Danby Castle stands on the north-eastern tip of Danby Rigg and overlooks the River Esk with the ancient Danby packhorse bridge, known as Duck’s Bridge or Dux Bridge, spanning the Esk just below the castle. It is likely that an owner of the castle commissioned the construction of that bridge in the 14th Century.
The castle was the original seat of the Latimer family and it has been said that one of the wives of Henry VIII lived there. This was Catherine Parr who later married John, Lord Latimer. The successors of this family were the Nevilles who later owned the castle. In fact, the walls bear the shields of other noble families including the Bruces and de Roos.
In the hills only a couple of miles or so from Danby is the village of Castleton built on the northern extremity of Castleton Rigg. From its name, we would expect to find a castle there – the name suggests Castle Town. Although some of my reference books make no reference to a castle here, Joseph E Morris in his book “The North Riding of Yorkshire” (Methuen, 1906) states that a castle formerly stood on the crest of a brow to the east of the village. The road leading from Castleton to its railway station passes this point. The castle belonged to the Bruce family who held land here as early as 1087 but I have no knowledge of its demise or more recent owners or occupiers. In its heyday, it was known to be built of wood with three water moats at different levels but was superseded by Danby Castle only two miles away.
Time to welcome winter guests
Following my notes in recent weeks about the absence of cuckoos and other summer bird visitors like house martins, I have received replies from readers who have heard the cuckoo in this region this year, and there have also been sightings of house martins!
I spotted a few house martins in Ryedale but by no means as many as in previous years. They tend to arrive later than swallows and swifts, and consequently depart much later. I spotted a small flock of house martins in Ryedale around the time of the equinox (Sept 21) but have not heard or seen a cuckoo during the recent summer.

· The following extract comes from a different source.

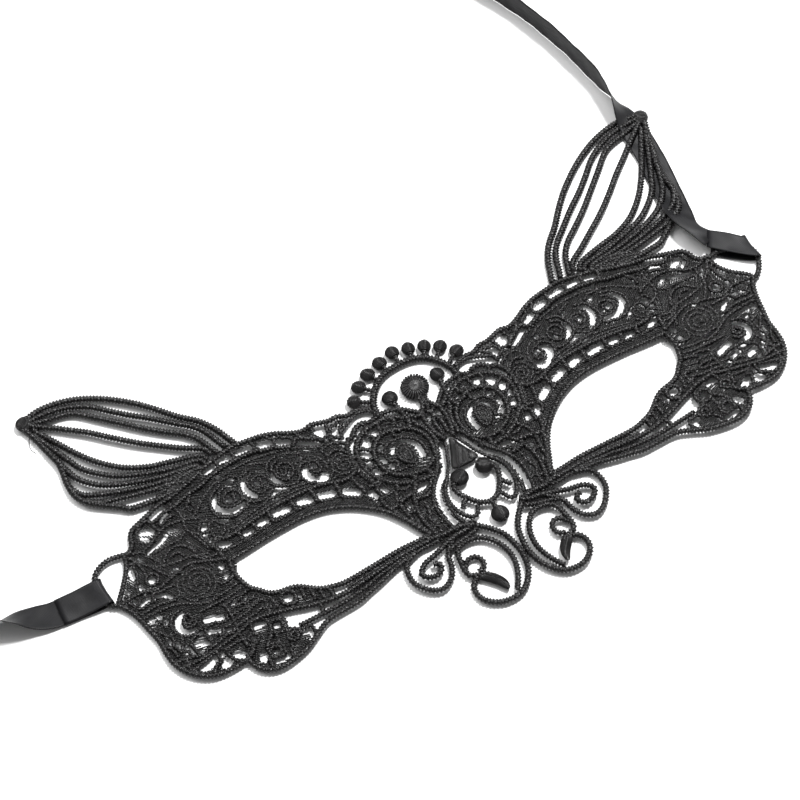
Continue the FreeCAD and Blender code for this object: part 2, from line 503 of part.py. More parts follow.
lay("ear_tip", "ear", [disc(123.2, 86.6, 2.8)], EAR)
lay("ear_edge", "ear", [
    strand([(63, 43.6), (64, 46), (66, 51), (69.5, 56.5), (75, 62), (80, 68), (85, 73.5), (90, 78), (95, 81.8),
            (100, 84.8), (105, 87), (111, 88.5), (117, 88.6), (122, 87.6)]),
    strand([(90.5, 36.6), (96, 36.9), (100, 37.5), (104.5, 38.5), (107.5, 41), (113, 45), (116.5, 48), (119, 52.5),
            (119.5, 58), (119, 63), (119, 68), (120.5, 73), (122, 79), (124, 85)]),
], EAR)
lay("ear_ribs", "ear", [
    strand([(67, 43.5), (69, 50.5), (72, 55.3), (78, 60.8), (84, 66.3), (90, 71.3), (95, 76), (100, 80.8),
            (105, 83.8), (110, 85.6), (116, 86.4), (122, 86)]),
    strand([(70, 42.5), (72.5, 50), (76, 54.5), (82, 59.3), (88, 64.5), (94, 70.3), (100, 76), (105, 80.7),
            (109, 82.8), (115, 83.3), (122, 85)]),
    strand([(72, 44.5), (79, 50), (85, 54.5), (92, 60), (99, 66.3), (105, 72), (110, 76), (115, 79.3), (122, 84.6)]),
    strand([(73.5, 43), (85, 47.5), (92, 49.5), (99, 53), (104, 57), (108.5, 61.8), (112.5, 67.5), (116.5, 73.8),
            (121.6, 83)]),
    strand([(77, 42.4), (86, 45), (95, 48), (102.5, 51.3), (108, 55.3), (112.8, 60.3), (115.5, 65.7), (118, 71.5),
            (122, 81)]),
    strand([(80, 41.4), (89, 43.5), (98.5, 46.3), (106, 49.3), (111.5, 52.8), (115.8, 57.8), (118, 63.5),
            (120.4, 72)]),
    strand([(83, 40.2), (95, 43), (104, 45.7), (111, 48.3), (116.5, 51.3), (119, 55)]),
    strand([(86.5, 38.8), (97, 41.3), (105, 43.3), (112, 45.3), (116, 47.3)]),
    patch([(77, 41.5), (84, 42.2), (92, 39.4), (95, 36.8), (88, 38)]),
], EAR)

# --- Ribbons: sewn fold round each loop, run and put-away coil --------------------------------------


LAYERS = 2 * size("ribbon_thickness")
FOLD_TURN = 3.0


def ribbon_fold(prefix, side, outer_corners):
    """The ribbon's end turned round the loop's outer cord and sewn back on itself."""
    low = size("bar_up") - size("ribbon_width") / 2
    inner = size("bar_radius") + size("ribbon_clearance")
    centre = Vector(size("bar_out"), low, size("mid_height"))
    rounds = []
    for radius in (inner + size("ribbon_thickness"), inner):
        edge = Part.Circle(centre, Vector(0, 1, 0), radius).toShape()
        rounds.append(Part.Face(Part.Wire([edge])))
    strap = [Vector(centre.x, low, 0), Vector(centre.x + side * FOLD_TURN, low, 0),
             Vector(centre.x + side * FOLD_TURN, low, LAYERS), Vector(centre.x, low, LAYERS)]
    section = rounds[0].fuse(Part.Face(Part.makePolygon(strap + strap[:1]))).cut(rounds[1])
    turn = section.Faces[0].extrude(Vector(0, size("ribbon_width"), 0))
    start_x = centre.x + side * FOLD_TURN
    flap = panel([(start_x, low), (start_x, low + size("ribbon_width"))] + outer_corners)
    whole = turn.fuse(flap.extrude(Vector(0, 0, LAYERS))).removeSplitter()
    if prefix == "left_":
        whole = whole.mirror(Vector(), Vector(1, 0, 0))
    feature = doc.addObject("Part::Feature", prefix + "ribbon_fold")
    feature.Shape = whole
    feature.Placement = plan_placement()
    return finish(feature, prefix + "ribbon_fold")


def route_plan(points, width):
    """A flat or upright strap's plan along straight runs joined by tangent arcs."""
    route = [Vector(x, y, 0) for x, y in points]
    edges, start = [], route[0]
    for before, corner, after in zip(route, route[1:], route[2:]):
        come, leave = (corner - before), (after - corner)
        run = 0.45 * min(come.Length, leave.Length)
        turn = come.getAngle(leave)
        radius = run / math.tan(turn / 2)
        print("route turn %5.1f deg, radius %6.1f mm" % (math.degrees(turn), radius))
        into, out = corner - come.normalize() * run, corner + leave.normalize() * run
        middle = into + out - corner * 2
        bend = corner + middle.normalize() * (radius / math.cos(turn / 2) - radius)
        edges += [Part.LineSegment(start, into).toShape(), Part.Arc(into, bend, out).toShape()]
        start = out
    edges.append(Part.LineSegment(start, route[-1]).toShape())
    path = Part.Wire(edges)
    sides = [path.makeOffset2D(reach, fill=True, openResult=True) for reach in (width / 2, -width / 2)]
    return path.Length, merged(sides)


def ribbon_run(prefix, flat, upright):
    """The ribbon's way to its coil, flat at first and then standing on its edge."""
    solids = []
    for points, width, height in ((flat, "ribbon_width", "ribbon_thickness"),
                                  (upright, "ribbon_thickness", "ribbon_width")):
        length, plan = route_plan(points, size(width))
        solid = plan.extrude(Vector(0, 0, size(height)))
        print("%srun %s %.1f mm, volume %.1f, section x length %.1f"
              % (prefix, height, length, solid.Volume, length * size(width) * size(height)))
        solids.append(solid)
    feature = doc.addObject("Part::Feature", prefix + "ribbon_run")
    feature.Shape = solids[0].multiFuse(solids[1:]).removeSplitter()
    feature.Placement = plan_placement()
    return finish(feature, prefix + "ribbon_run")


def ribbon_coil(prefix, x, y):
    rounds = []
    for name, sign in (("outside", "+"), ("inside", "-")):
        body = doc.addObject("Part::Cylinder", prefix + "coil_" + name)
        body.setExpression("Radius", "sizes.coil_radius %s sizes.coil_depth / 2" % sign)
        body.setExpression("Height", "sizes.ribbon_width")
        body.Placement = Placement(Vector(x, y, 0), Rotation())
        rounds.append(body)
    cut = doc.addObject("Part::Cut", prefix + "ribbon_coil")
    cut.Base, cut.Tool = rounds
    cut.Placement = plan_placement()
    return finish(cut, prefix + "ribbon_coil")


BAR = size("bar_out")
HALF = size("ribbon_width") / 2
LOW, HIGH = size("bar_up") - HALF, size("bar_up") + HALF
FOLD = size("fold_length")

ribbon_fold("left_", 1, [(BAR + FOLD, HIGH + 1.2), (BAR + FOLD, LOW + 1.2)])
ribbon_run("left_", [(-BAR - FOLD, 16.5), (-147, 17.4), (-153.5, 19.6)],
           [(-152, 19.3), (-163, 22.4), (-176, 28), (-190, 38), (-202, 52), (-211, 70), (-216.2, 90), (-217.8, 110),
            (-217.9, 129)])
ribbon_coil("left_", -165.0, 148.0)

ribbon_fold("right_", -1, [(117.2, 28.9), (112.6, 21.0)])
ribbon_run("right_", [(114.9, 25.0), (114.6, 36), (116.8, 50), (120.6, 66), (122.6, 84), (121.7, 100)],
           [(121.8, 98), (120.4, 114), (117.2, 136), (112, 158), (105.6, 176), (98.4, 189)])
ribbon_coil("right_", 148.0, 204.0)

# --- Checks and files -------------------------------------------------------------------------------

doc.recompute()
for thing in doc.Objects:
    if "Invalid" in thing.State or "Error" in thing.State:
        raise RuntimeError("%s failed: %s" % (thing.Label, thing.State))
faulty = [piece.Label for piece in pieces
          if piece.Shape.isNull() or not piece.Shape.isValid() or not piece.Shape.Solids]
if faulty:
    raise RuntimeError("no valid solid in " + ", ".join(faulty))

os.makedirs("parts", exist_ok=True)
for piece in pieces:
    piece.Shape.exportStep(os.path.join("parts", piece.Label + ".step"))
    box = piece.Shape.BoundBox
    print("%-22s %2d solids %8.1f mm3  x %7.1f %7.1f  y %7.1f %7.1f  z %5.2f %5.2f"
          % (piece.Label, len(piece.Shape.Solids), piece.Shape.Volume,
             box.XMin, box.XMax, box.YMin, box.YMax, box.ZMin, box.ZMax))
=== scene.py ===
import math

import bpy
import numpy as np
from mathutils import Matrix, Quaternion, Vector


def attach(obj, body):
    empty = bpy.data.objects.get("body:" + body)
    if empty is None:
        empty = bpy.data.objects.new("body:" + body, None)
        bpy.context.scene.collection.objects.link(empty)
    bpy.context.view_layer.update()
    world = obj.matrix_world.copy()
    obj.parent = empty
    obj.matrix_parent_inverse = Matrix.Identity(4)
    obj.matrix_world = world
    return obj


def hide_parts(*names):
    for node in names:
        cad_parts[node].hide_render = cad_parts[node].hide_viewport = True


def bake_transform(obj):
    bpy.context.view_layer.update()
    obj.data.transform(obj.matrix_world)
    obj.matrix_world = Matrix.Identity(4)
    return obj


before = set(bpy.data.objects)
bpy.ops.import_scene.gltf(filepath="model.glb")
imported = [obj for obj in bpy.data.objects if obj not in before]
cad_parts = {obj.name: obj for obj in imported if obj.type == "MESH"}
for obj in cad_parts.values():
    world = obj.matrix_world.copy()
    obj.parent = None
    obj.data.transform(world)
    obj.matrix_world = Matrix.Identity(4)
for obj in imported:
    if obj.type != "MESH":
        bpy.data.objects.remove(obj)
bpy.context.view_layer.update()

# --- Camera, table and light --------------------------------------------------------------
# A plain white table under a broad soft lamp on the right, with white light all round.
# The camera looks down on the mask from its left cheek.

CAMERA_PLACE = (-0.18575, -0.38108, 0.73460)
LOOKED_AT = (-0.00691, 0.01209, 0.0015)
CAMERA_ROLL = math.radians(-5.8)
TABLE_REACH = 2.5
# name, place, width in metres and power in watts
LAMPS = (("lamp", (0.68, 0.30, 1.28), 0.26, 33.0), ("fill", (-0.25, 0.9, 1.15), 1.2, 16.0))

camera_data = bpy.data.cameras.new("camera")
camera_data.lens = 112.5
camera_data.clip_end = 20.0
camera = bpy.data.objects.new("camera", camera_data)
camera.location = CAMERA_PLACE
looking = Vector(LOOKED_AT) - camera.location
camera.rotation_mode = "QUATERNION"
upright = looking.to_track_quat("-Z", "Y")
camera.rotation_quaternion = upright @ Quaternion((0, 0, 1), CAMERA_ROLL)
bpy.context.collection.objects.link(camera)
bpy.context.scene.camera = camera
bpy.context.scene.view_settings.view_transform = "Standard"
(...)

My correspondents report hearing cuckoos in Wensleydale and on the North York Moors in the Bilsdale area; in the past, cuckoos seemed plentiful in my part of North Yorkshire, but there is no doubt that their numbers have fallen dramatically in recent years. As I mentioned in my recent notes, this seems to be associated with a reduction of numbers of host species who rear the young cuckoos in their nests.
I await next year’s cuckoos and other summer visitors but it is now time to turn our attention to winter visitors such as fieldfares, redwings and all those others who come to our country to spend their winter here.